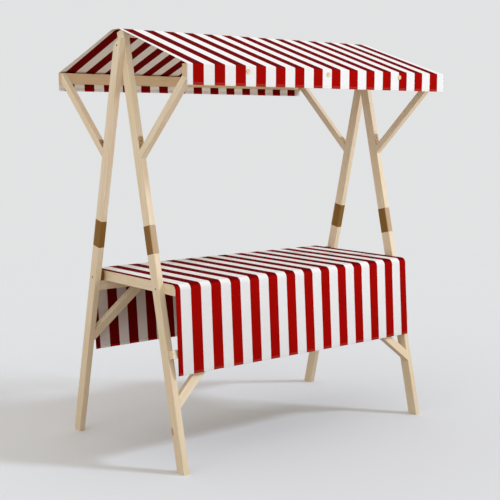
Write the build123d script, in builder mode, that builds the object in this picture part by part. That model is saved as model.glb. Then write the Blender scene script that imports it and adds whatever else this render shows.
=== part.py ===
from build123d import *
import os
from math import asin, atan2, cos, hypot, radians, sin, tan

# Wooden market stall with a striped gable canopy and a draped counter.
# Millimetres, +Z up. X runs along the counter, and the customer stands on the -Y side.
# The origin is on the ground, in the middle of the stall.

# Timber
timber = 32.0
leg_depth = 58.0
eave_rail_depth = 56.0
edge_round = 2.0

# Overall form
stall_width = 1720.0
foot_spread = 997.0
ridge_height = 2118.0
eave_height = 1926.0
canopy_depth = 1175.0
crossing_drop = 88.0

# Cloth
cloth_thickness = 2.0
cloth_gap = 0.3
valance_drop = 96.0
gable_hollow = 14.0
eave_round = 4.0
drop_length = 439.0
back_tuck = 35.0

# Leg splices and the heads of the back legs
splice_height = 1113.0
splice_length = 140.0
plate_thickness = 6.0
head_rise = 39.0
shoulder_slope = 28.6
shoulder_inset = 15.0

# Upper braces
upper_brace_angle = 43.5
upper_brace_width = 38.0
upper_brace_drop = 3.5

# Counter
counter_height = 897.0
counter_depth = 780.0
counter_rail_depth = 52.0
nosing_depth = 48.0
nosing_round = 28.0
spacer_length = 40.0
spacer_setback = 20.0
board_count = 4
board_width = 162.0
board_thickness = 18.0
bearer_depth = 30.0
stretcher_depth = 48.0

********

- Given problem
In this exercise, copy only the lines from the opening line of the material through the line where "from math import" appears.

- Written response
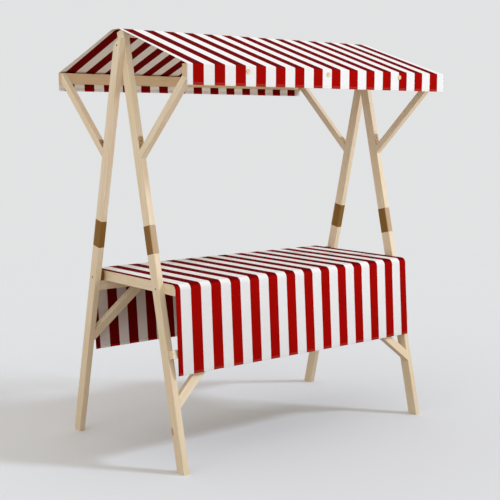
Write the build123d script, in builder mode, that builds the object in this picture part by part. That model is saved as model.glb. Then write the Blender scene script that imports it and adds whatever else this render shows.
=== part.py ===
from build123d import *
import os
from math import asin, atan2, cos, hypot, radians, sin, tan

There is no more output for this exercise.